DATA LINES:
--------------------------------

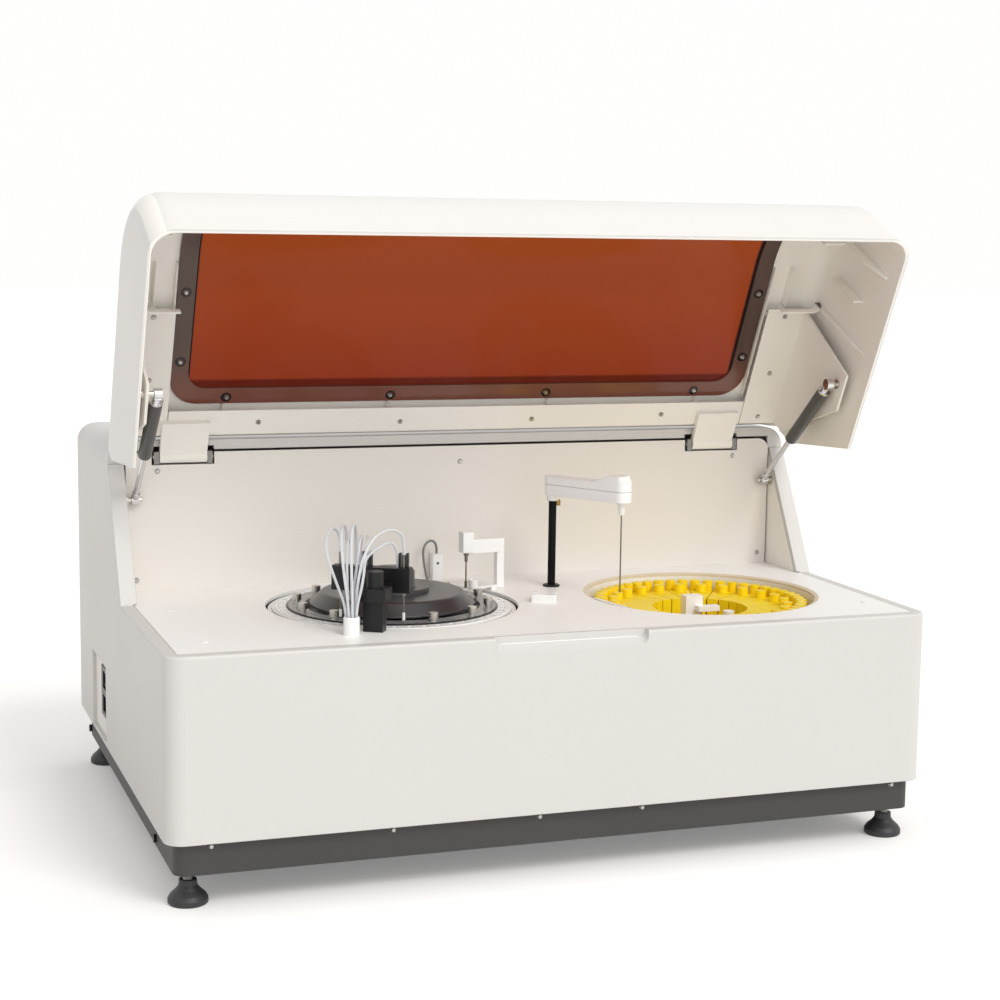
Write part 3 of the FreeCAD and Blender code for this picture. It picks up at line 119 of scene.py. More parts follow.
def soft_tube(name, points, diameter, body, stands_for):
    """A smooth round tube from the corners of its route, in mm."""
    curve = bpy.data.curves.new(name, "CURVE")
    curve.dimensions = "3D"
    spline = curve.splines.new("NURBS")
    spline.points.add(len(points) - 1)
    for place, point in zip(spline.points, points):
        place.co = (*spot(*point), 1.0)
        place.radius = diameter * MM / 2  # times the bevel depth of 1, this is the tube's radius
    spline.order_u = 3
    spline.use_endpoint_u = True
    spline.resolution_u = 8
    curve.bevel_depth = 1.0
    curve.bevel_resolution = 3
    curve.use_fill_caps = True
    tube = bpy.data.objects.new(name, curve)
    bpy.context.scene.collection.objects.link(tube)
    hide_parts(stands_for)
    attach(tube, body)
    return tube


# %% Wash tubes
RING_MIDDLE = (-134, 212)
SLEEVE_MIDDLE = (-222, 60)
SLEEVE_FLOOR = 240
SLEEVE_TOP = 284
BUNDLE_RADIUS = 4.1
BEAM_TURN = math.radians(-32.5)
BEAM_REACH = 105
BEAM_TOP = 320
NOZZLE_TOP = 334
LAST_DROP = 16


def over_beam(along):
    """The point over the wash beam's middle line, in mm, from the distance along it."""
    x = RING_MIDDLE[0] + along * math.cos(BEAM_TURN) + BEAM_REACH * math.sin(BEAM_TURN)
    behind_front = (RING_MIDDLE[1] + along * math.sin(BEAM_TURN)
                    - BEAM_REACH * math.cos(BEAM_TURN))
    return x, behind_front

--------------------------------

GIVEN INSTRUCTION: Quote each line above in full, word for word.

THE ANSWER:
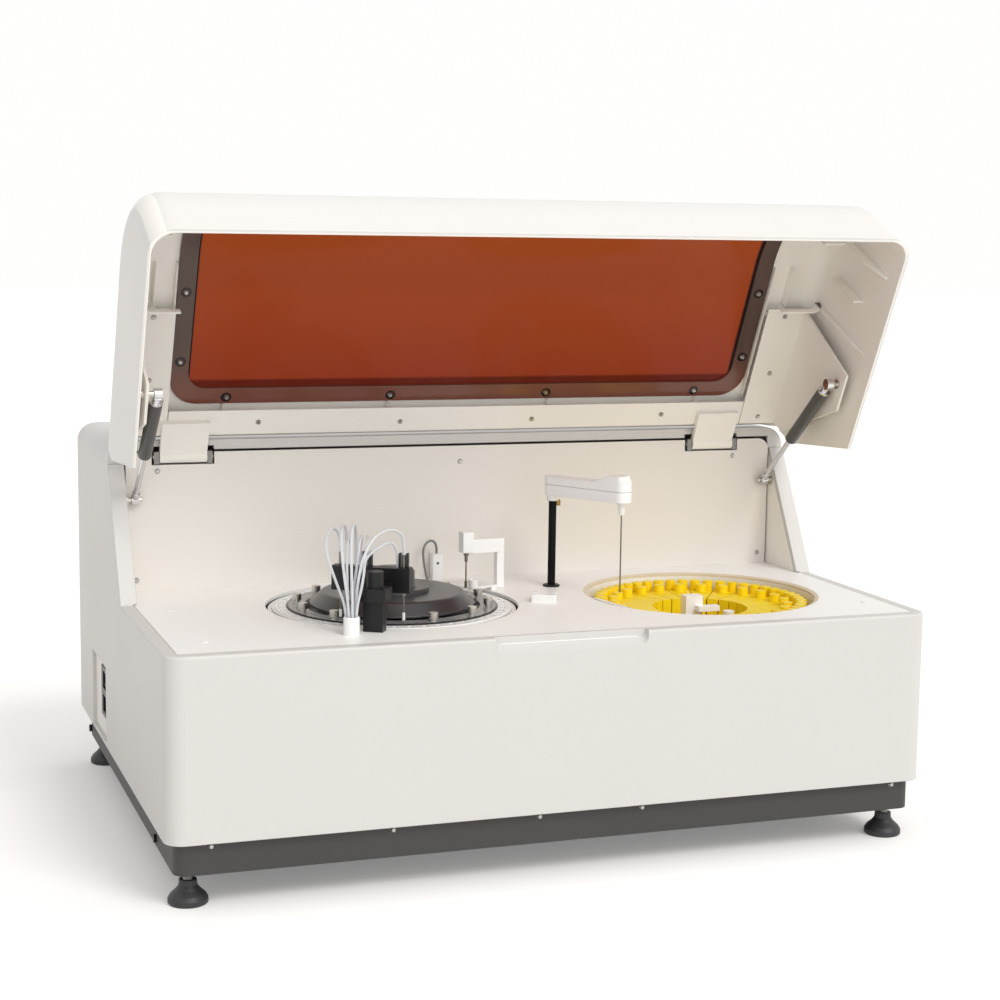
Write part 3 of the FreeCAD and Blender code for this picture. It picks up at line 119 of scene.py. More parts follow.
def soft_tube(name, points, diameter, body, stands_for):
    """A smooth round tube from the corners of its route, in mm."""
    curve = bpy.data.curves.new(name, "CURVE")
    curve.dimensions = "3D"
    spline = curve.splines.new("NURBS")
    spline.points.add(len(points) - 1)
    for place, point in zip(spline.points, points):
        place.co = (*spot(*point), 1.0)
        place.radius = diameter * MM / 2  # times the bevel depth of 1, this is the tube's radius
    spline.order_u = 3
    spline.use_endpoint_u = True
    spline.resolution_u = 8
    curve.bevel_depth = 1.0
    curve.bevel_resolution = 3
    curve.use_fill_caps = True
    tube = bpy.data.objects.new(name, curve)
    bpy.context.scene.collection.objects.link(tube)
    hide_parts(stands_for)
    attach(tube, body)
    return tube


# %% Wash tubes
RING_MIDDLE = (-134, 212)
SLEEVE_MIDDLE = (-222, 60)
SLEEVE_FLOOR = 240
SLEEVE_TOP = 284
BUNDLE_RADIUS = 4.1
BEAM_TURN = math.radians(-32.5)
BEAM_REACH = 105
BEAM_TOP = 320
NOZZLE_TOP = 334
LAST_DROP = 16


def over_beam(along):
    """The point over the wash beam's middle line, in mm, from the distance along it."""
    x = RING_MIDDLE[0] + along * math.cos(BEAM_TURN) + BEAM_REACH * math.sin(BEAM_TURN)
    behind_front = (RING_MIDDLE[1] + along * math.sin(BEAM_TURN)
                    - BEAM_REACH * math.cos(BEAM_TURN))
    return x, behind_front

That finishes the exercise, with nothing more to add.